4. Coordination Number Dependence: The study quantifies the critical coordination number $z^* \approx 5.14$. For $z < z^*$, the phase boundary is monotonic, and no reentrant Mpemba effect occurs. For $z > z^*$, the boundary becomes non-monotonic (reentrant), enabling the effect.

4. Key Results

• Phase Diagram Topology:
  • For low $z$ (e.g., $z=3$), the critical field $H_c(T)$ decreases monotonically with temperature.
  • For high $z$ (e.g., $z=7$), $H_c(T)$ becomes non-monotonic. There exists a temperature window where the system is antiferromagnetic, bounded by paramagnetic regions at both higher and lower temperatures.
• Relaxation Dynamics (Cooling Quench):
  • Consider a quench to a final paramagnetic state $T_f$.
  • Path A (Hot $\to$ Cold): Start at $T_{i1}$ (paramagnetic).
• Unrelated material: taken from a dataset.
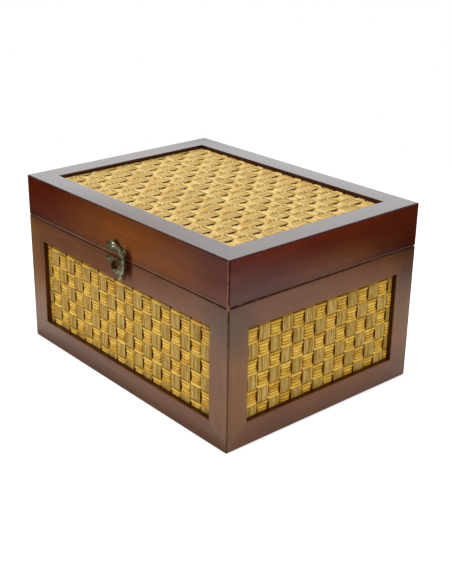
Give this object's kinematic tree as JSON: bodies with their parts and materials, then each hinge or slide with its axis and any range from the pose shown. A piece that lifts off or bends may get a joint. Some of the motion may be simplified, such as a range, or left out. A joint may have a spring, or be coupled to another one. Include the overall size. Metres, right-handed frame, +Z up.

The system has $s(T_{i1}) = 0$. Overlap with the slow mode is zero. Relaxation is fast.
  • Path B (Warm $\to$ Cold): Start at $T_{i2}$ (antiferromagnetic, closer to $T_f$). The system has $s(T_{i2}) \neq 0$. Overlap with the slow mode is maximal. Relaxation is initially slow due to the "staggered tail."
  • Result: Despite Path B starting closer to equilibrium, Path A overtakes it at finite time. This is the Strong Mpemba Effect.
• Inverse Mpemba Effect:
  • By reversing the protocol (heating quench from a cold paramagnetic state to a hot paramagnetic state, passing through the AF phase), the system starting closer to the final state (but with non-zero staggered order) relaxes slower than the one starting farther away (with zero staggered order). This demonstrates the Inverse Mpemba Effect.
• Spectral Evidence:
  • The eigenvalue spectrum shows a clear separation between the slowest eigenvalue $\lambda_{slow}$ (associated with staggered fluctuations) and faster modes.
  • In the paramagnetic phase, the left eigenvector of the slow mode is $w_{slow} = (0, 1, 0)^T$, confirming it probes only the staggered magnetization $s$.

5. Significance

• Unification of Equilibrium and Non-Equilibrium: The work bridges equilibrium phase behavior (reentrance) with non-equilibrium relaxation phenomena. It proves that the topology of the equilibrium phase diagram dictates the spectral properties of the relaxation dynamics.
• Resolution of "Strong" vs. "Weak" Effects: It clarifies the conditions for the strong Mpemba effect (zero overlap with the slow mode) versus the generic effect, providing a quantitative framework (Mpemba index) applicable to spin systems.
• Theoretical Framework: By using the Bethe-Guggenheim approximation, the authors provide an analytically tractable model that captures complex behaviors (like reentrance) often missed by simple mean-field theory (which predicts reentrance for all $z$) but is more accurate than exact solutions for high-connectivity lattices.
• Future Directions: The paper highlights the need for spatially extended dynamical field theories to incorporate staggered magnetization as an independent slow field, moving beyond mean-field descriptions to understand pattern formation and spatially resolved relaxation in antiferromagnets.

In summary, the paper demonstrates that reentrant phase transitions act as a natural mechanism for generating strong Mpemba effects in antiferromagnetic systems by creating a scenario where the initial state's projection onto the system's slowest relaxation mode is qualitatively different depending on the starting phase, regardless of the initial distance from equilibrium.